Goal =
Your task is to quote, unchanged, only the lines from the one with "Write the build123d" through the one with "from math import", both ends included.

** start of Supplied information **

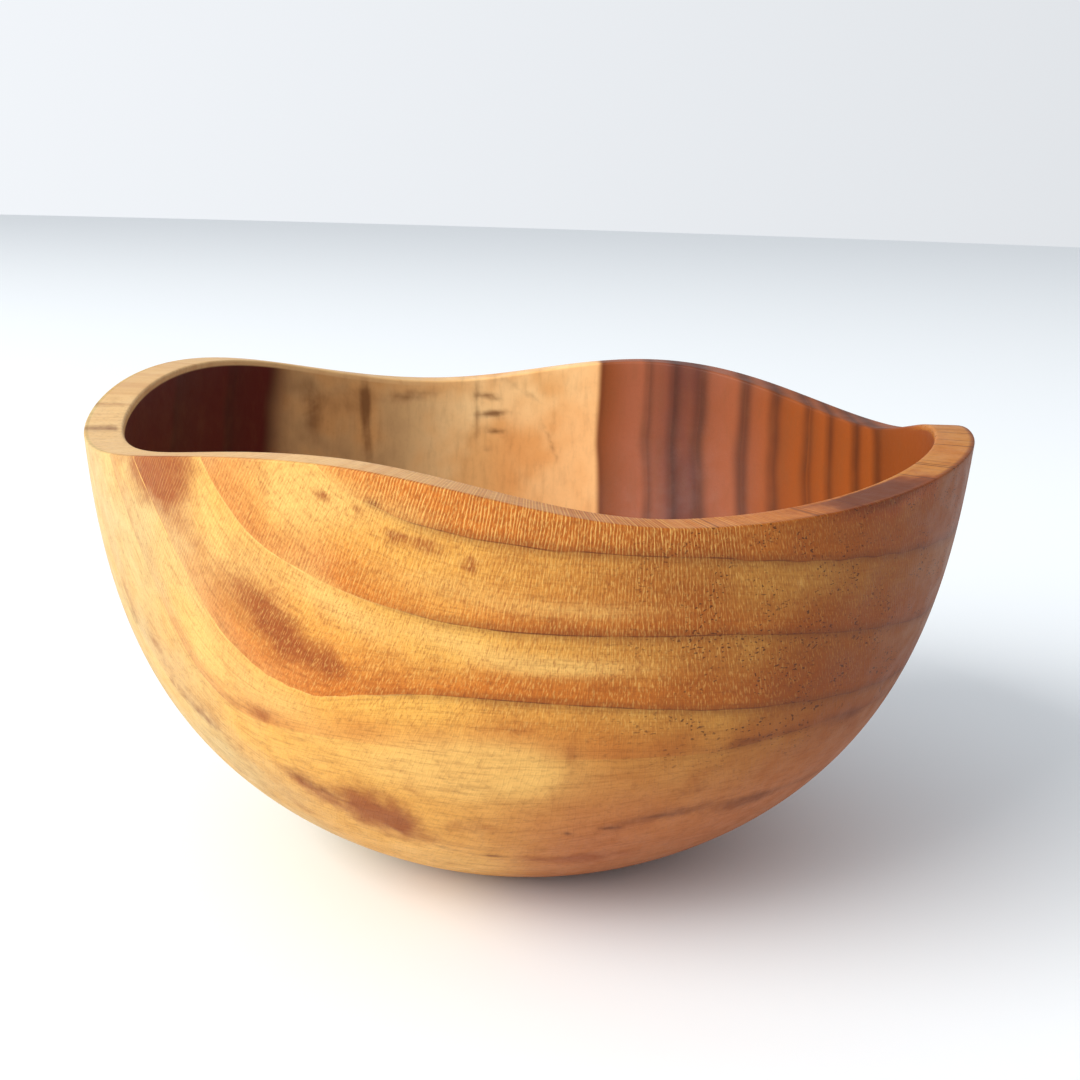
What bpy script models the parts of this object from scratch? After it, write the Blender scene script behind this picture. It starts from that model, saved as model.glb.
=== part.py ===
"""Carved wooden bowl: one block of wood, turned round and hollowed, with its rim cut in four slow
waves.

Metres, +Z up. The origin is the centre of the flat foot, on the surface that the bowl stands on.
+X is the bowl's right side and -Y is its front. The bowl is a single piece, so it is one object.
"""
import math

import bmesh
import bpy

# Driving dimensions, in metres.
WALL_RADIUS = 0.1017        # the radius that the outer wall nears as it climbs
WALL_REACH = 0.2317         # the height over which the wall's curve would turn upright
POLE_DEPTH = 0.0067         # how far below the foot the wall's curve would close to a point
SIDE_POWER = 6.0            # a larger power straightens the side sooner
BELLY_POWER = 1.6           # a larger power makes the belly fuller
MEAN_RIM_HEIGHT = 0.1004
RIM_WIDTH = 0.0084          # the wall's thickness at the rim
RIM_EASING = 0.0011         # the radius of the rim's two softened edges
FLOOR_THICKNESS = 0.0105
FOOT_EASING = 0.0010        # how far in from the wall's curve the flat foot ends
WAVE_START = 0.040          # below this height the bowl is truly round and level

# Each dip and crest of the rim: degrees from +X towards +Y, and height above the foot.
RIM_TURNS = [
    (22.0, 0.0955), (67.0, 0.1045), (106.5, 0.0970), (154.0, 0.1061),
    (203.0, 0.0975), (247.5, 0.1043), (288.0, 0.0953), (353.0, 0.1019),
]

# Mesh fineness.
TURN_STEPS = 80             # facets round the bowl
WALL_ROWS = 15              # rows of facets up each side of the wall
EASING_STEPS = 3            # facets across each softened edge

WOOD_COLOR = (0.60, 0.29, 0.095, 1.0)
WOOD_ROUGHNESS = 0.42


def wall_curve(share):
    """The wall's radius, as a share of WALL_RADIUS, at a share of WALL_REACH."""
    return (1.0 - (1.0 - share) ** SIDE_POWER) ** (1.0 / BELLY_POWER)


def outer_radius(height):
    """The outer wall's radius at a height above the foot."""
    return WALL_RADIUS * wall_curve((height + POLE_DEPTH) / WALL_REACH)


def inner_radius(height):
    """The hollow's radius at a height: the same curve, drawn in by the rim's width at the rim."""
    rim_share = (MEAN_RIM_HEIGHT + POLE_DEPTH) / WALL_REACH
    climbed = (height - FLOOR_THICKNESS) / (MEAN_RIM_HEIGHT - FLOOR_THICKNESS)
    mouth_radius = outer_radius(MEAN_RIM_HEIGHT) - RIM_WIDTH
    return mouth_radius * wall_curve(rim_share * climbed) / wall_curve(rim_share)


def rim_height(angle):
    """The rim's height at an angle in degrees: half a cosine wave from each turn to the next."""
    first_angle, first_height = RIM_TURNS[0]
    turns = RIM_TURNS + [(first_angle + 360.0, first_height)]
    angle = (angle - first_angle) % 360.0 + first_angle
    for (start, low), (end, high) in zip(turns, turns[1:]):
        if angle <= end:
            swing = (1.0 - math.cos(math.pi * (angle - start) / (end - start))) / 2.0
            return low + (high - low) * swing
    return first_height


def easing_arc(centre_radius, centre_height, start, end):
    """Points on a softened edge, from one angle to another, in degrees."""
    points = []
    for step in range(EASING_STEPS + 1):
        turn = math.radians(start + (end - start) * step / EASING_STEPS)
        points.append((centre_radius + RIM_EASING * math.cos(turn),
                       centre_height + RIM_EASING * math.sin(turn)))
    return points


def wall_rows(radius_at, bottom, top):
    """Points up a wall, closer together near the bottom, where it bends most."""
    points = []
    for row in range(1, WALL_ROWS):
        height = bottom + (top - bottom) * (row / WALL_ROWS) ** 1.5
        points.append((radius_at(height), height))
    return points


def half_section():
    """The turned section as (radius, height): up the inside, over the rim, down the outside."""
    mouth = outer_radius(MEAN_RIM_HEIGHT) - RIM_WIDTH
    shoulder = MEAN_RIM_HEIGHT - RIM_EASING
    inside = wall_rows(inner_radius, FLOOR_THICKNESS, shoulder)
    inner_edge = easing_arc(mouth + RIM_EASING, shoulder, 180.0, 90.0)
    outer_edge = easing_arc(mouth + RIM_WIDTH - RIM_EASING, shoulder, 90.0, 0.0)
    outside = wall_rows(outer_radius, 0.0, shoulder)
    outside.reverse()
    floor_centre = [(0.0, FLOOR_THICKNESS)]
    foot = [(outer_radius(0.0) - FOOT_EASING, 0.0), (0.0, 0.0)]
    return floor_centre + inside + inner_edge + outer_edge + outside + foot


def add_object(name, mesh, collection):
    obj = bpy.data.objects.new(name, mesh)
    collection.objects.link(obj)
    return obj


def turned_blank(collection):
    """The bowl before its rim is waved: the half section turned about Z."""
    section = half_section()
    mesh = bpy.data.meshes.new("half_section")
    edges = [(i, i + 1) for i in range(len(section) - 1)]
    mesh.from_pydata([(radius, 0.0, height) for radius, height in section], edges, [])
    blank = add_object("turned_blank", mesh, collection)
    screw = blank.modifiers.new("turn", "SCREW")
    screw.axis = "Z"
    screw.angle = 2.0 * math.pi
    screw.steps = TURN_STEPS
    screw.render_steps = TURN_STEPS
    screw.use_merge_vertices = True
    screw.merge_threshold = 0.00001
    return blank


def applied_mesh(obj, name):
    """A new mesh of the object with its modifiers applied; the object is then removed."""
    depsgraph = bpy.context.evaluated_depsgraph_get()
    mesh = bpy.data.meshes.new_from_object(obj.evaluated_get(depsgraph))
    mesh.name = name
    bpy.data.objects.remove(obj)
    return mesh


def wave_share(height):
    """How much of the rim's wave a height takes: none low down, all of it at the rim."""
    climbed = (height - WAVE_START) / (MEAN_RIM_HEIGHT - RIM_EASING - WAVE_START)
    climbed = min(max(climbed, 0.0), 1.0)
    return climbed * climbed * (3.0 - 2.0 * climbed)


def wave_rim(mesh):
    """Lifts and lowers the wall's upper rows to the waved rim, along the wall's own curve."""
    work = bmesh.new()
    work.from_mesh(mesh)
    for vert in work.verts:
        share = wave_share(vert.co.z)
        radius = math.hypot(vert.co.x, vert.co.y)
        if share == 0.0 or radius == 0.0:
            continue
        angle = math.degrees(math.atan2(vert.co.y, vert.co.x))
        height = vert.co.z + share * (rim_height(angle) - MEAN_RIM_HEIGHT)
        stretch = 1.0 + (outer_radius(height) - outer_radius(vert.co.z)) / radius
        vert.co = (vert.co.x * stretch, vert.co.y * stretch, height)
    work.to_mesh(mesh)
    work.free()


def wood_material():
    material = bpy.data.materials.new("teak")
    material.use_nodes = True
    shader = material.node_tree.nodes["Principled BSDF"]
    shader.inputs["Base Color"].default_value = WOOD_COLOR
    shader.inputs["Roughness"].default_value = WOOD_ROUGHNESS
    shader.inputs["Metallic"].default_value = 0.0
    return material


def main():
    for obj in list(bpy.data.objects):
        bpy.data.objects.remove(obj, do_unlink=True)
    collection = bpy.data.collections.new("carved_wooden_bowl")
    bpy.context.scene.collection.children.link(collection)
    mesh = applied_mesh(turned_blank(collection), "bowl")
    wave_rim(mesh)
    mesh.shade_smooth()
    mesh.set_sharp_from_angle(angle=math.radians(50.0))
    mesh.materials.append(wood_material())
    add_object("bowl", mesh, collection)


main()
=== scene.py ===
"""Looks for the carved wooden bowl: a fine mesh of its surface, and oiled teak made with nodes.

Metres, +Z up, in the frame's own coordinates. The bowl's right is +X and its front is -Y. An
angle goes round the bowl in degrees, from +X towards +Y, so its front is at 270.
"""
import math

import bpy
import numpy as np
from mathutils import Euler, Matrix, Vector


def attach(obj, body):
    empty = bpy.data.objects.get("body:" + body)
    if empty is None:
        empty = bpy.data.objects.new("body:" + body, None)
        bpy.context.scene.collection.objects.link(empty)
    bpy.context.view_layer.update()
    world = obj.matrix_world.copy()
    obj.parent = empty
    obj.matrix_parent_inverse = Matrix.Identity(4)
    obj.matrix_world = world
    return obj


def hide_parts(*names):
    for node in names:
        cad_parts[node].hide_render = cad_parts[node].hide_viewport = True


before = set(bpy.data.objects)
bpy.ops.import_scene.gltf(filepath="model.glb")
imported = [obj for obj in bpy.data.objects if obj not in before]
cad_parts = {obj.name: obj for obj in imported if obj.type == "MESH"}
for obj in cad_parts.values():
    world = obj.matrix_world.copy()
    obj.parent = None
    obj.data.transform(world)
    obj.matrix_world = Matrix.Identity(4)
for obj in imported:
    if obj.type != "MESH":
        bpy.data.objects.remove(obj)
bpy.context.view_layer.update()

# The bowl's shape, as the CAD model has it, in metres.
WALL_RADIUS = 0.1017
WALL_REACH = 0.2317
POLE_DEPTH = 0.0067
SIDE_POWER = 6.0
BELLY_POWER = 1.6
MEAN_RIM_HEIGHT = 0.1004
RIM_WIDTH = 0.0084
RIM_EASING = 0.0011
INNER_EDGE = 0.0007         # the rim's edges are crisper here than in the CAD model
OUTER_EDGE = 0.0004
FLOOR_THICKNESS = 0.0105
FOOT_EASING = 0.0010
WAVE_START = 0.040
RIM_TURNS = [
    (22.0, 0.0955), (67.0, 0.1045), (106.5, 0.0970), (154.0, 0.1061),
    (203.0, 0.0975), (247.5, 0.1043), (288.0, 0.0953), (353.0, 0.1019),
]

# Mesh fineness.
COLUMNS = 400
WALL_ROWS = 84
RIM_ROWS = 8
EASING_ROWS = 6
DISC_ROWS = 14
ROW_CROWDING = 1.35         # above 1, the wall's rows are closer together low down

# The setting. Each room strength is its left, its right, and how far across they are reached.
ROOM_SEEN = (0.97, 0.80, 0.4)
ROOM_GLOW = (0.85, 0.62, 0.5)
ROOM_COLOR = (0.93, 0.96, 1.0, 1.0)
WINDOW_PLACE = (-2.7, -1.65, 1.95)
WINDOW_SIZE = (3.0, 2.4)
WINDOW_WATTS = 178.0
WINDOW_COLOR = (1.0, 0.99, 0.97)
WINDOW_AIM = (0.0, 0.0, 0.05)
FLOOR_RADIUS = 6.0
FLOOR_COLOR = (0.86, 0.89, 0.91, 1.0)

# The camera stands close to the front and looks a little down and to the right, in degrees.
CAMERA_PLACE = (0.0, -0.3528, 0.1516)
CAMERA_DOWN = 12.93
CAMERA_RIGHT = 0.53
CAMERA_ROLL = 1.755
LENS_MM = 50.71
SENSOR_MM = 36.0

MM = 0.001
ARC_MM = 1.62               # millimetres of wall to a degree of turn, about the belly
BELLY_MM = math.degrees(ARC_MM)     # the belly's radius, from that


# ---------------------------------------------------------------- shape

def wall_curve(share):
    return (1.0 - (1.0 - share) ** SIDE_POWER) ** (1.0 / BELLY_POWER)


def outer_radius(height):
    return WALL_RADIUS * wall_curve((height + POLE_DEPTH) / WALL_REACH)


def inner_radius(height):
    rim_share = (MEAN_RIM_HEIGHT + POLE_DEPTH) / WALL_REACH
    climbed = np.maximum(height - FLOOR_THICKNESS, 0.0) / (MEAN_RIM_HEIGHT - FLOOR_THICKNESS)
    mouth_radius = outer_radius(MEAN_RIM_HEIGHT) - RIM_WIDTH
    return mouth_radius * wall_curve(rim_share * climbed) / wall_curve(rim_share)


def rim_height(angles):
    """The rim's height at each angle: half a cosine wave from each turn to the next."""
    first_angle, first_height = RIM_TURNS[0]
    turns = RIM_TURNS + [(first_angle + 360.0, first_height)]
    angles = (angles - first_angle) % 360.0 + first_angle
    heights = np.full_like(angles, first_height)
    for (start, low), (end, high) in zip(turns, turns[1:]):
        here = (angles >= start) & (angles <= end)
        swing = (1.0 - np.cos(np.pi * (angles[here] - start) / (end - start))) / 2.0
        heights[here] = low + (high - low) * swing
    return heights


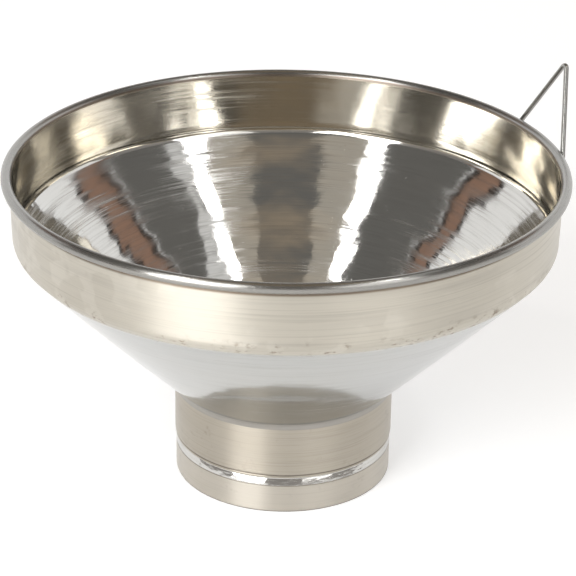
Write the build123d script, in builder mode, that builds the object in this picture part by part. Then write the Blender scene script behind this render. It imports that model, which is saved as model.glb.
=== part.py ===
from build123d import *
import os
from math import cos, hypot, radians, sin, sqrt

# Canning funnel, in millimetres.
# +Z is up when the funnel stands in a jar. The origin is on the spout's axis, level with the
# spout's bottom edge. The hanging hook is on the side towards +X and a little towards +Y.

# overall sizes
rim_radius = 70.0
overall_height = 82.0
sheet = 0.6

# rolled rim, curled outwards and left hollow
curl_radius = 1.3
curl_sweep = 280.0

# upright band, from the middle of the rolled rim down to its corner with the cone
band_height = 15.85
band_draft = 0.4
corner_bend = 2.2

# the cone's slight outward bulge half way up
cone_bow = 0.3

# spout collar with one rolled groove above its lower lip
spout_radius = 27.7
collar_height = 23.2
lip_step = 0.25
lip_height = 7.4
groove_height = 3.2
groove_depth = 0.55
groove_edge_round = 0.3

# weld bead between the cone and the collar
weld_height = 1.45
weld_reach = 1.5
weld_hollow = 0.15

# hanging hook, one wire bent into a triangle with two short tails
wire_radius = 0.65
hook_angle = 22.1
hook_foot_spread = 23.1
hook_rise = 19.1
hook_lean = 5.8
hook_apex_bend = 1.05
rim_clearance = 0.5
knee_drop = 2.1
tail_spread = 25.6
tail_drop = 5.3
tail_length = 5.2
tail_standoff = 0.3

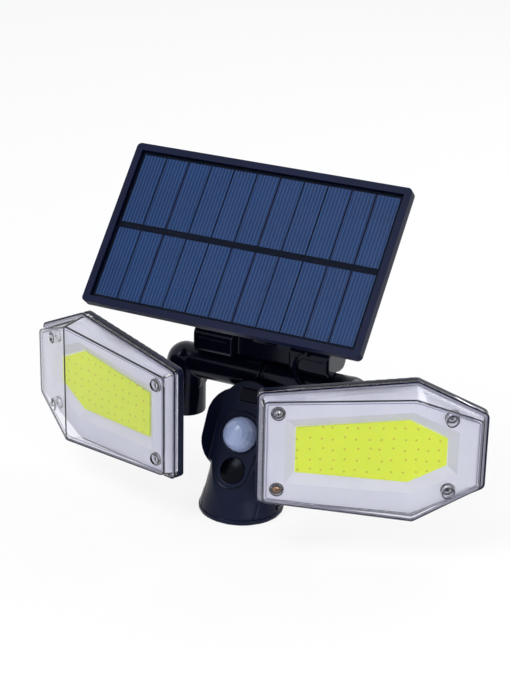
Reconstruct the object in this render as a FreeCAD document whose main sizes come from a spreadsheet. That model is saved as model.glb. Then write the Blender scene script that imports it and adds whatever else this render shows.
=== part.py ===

** end of Supplied information **

Response =
Write the build123d script, in builder mode, that builds the object in this picture part by part. Then write the Blender scene script behind this render. It imports that model, which is saved as model.glb.
=== part.py ===
from build123d import *
import os
from math import cos, hypot, radians, sin, sqrt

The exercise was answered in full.